▶ **YOUR GOAL**
For this exercise, return only the lines from the line containing "Continue the Blender" through the line containing "panel's plan: a", both ends included, exactly as they are.

▶ **EXTRACTED RECORDS**
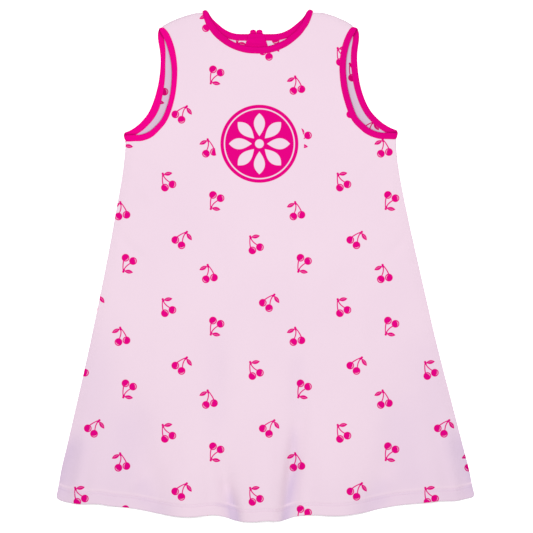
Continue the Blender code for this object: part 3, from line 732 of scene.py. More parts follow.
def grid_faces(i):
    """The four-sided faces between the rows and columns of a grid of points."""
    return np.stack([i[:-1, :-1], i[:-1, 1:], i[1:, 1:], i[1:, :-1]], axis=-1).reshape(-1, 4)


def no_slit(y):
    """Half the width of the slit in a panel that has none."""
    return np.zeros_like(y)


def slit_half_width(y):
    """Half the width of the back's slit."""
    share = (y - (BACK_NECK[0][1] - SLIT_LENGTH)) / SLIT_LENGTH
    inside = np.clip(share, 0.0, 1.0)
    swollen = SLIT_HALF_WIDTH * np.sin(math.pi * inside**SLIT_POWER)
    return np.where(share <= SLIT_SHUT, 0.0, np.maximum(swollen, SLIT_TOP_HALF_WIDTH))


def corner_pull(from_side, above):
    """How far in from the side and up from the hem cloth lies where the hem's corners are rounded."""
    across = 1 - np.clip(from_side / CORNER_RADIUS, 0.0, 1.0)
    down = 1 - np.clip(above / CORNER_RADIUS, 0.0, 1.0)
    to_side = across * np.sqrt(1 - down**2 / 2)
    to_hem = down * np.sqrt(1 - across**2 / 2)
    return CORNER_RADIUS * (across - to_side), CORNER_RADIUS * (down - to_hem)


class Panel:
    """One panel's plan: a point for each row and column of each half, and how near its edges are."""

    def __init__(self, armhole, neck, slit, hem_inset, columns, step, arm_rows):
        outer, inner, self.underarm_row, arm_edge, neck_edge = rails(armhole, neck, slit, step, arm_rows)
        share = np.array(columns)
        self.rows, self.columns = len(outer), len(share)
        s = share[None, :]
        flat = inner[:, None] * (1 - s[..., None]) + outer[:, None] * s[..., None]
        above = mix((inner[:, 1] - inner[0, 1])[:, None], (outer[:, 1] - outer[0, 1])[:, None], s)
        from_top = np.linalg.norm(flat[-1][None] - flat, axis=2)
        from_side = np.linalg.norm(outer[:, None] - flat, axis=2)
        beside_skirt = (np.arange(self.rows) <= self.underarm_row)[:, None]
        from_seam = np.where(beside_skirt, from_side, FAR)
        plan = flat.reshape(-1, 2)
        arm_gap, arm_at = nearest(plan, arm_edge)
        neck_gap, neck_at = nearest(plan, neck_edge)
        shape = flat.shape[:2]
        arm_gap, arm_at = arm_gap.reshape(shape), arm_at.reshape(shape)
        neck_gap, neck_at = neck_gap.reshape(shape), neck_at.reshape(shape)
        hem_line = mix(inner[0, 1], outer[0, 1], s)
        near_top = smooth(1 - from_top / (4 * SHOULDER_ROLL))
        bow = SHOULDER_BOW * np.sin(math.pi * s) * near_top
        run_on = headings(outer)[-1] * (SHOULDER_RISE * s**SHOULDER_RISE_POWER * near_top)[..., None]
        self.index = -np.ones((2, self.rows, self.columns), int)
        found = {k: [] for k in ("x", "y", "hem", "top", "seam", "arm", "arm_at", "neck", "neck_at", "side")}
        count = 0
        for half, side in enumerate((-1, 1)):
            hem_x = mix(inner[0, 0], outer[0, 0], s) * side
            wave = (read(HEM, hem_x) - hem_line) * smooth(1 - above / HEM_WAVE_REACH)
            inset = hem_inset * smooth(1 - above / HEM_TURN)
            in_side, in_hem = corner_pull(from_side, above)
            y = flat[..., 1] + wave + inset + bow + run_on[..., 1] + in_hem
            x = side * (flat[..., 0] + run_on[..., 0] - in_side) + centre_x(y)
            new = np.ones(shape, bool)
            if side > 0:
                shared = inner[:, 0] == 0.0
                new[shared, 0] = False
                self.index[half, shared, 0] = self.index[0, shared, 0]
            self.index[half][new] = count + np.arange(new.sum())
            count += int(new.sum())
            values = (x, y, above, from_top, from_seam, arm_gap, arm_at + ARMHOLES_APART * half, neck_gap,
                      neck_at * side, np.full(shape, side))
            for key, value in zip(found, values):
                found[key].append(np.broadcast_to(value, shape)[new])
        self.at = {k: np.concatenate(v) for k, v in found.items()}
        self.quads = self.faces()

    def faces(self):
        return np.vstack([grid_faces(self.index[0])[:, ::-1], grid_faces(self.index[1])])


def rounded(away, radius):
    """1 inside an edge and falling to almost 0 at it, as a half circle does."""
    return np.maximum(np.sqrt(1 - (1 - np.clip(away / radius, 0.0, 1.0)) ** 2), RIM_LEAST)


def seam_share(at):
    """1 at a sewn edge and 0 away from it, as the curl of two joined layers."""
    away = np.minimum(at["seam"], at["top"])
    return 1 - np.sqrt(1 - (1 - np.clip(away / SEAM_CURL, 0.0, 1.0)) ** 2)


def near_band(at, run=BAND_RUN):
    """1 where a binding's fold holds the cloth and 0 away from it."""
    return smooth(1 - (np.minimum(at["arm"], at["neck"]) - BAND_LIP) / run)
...
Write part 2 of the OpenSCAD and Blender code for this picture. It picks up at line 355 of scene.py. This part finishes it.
---
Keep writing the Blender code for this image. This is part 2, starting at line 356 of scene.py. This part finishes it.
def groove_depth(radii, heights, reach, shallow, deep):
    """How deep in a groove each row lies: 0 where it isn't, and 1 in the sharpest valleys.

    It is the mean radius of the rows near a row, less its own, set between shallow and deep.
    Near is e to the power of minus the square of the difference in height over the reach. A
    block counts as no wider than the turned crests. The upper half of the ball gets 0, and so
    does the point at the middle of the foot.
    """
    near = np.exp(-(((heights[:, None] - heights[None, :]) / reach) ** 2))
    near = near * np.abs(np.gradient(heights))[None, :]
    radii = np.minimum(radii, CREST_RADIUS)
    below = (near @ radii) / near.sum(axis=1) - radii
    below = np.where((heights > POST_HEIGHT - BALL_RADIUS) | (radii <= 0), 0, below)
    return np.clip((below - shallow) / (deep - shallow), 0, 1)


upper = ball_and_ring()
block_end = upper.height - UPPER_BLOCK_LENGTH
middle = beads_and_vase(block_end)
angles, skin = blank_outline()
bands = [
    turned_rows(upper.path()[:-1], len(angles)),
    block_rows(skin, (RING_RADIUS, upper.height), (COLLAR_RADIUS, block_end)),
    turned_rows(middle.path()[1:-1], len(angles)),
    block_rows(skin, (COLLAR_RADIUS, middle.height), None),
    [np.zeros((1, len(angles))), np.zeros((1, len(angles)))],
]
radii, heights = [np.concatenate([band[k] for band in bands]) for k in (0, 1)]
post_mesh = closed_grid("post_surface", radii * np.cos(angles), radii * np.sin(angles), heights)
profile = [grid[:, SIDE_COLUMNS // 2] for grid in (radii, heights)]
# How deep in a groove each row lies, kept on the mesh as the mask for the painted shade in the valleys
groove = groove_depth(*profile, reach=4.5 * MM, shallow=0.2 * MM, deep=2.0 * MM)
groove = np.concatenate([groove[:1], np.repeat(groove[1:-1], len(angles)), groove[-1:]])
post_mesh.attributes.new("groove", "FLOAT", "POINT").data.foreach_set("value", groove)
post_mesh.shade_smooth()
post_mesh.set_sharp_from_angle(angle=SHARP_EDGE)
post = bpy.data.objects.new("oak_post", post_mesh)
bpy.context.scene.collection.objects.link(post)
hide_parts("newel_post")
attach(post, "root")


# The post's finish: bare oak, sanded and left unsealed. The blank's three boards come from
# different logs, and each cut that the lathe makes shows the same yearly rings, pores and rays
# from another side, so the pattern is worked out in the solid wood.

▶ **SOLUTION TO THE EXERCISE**
Continue the Blender code for this object: part 3, from line 732 of scene.py. More parts follow.
def grid_faces(i):
    """The four-sided faces between the rows and columns of a grid of points."""
    return np.stack([i[:-1, :-1], i[:-1, 1:], i[1:, 1:], i[1:, :-1]], axis=-1).reshape(-1, 4)


def no_slit(y):
    """Half the width of the slit in a panel that has none."""
    return np.zeros_like(y)


def slit_half_width(y):
    """Half the width of the back's slit."""
    share = (y - (BACK_NECK[0][1] - SLIT_LENGTH)) / SLIT_LENGTH
    inside = np.clip(share, 0.0, 1.0)
    swollen = SLIT_HALF_WIDTH * np.sin(math.pi * inside**SLIT_POWER)
    return np.where(share <= SLIT_SHUT, 0.0, np.maximum(swollen, SLIT_TOP_HALF_WIDTH))


def corner_pull(from_side, above):
    """How far in from the side and up from the hem cloth lies where the hem's corners are rounded."""
    across = 1 - np.clip(from_side / CORNER_RADIUS, 0.0, 1.0)
    down = 1 - np.clip(above / CORNER_RADIUS, 0.0, 1.0)
    to_side = across * np.sqrt(1 - down**2 / 2)
    to_hem = down * np.sqrt(1 - across**2 / 2)
    return CORNER_RADIUS * (across - to_side), CORNER_RADIUS * (down - to_hem)


class Panel:
    """One panel's plan: a point for each row and column of each half, and how near its edges are."""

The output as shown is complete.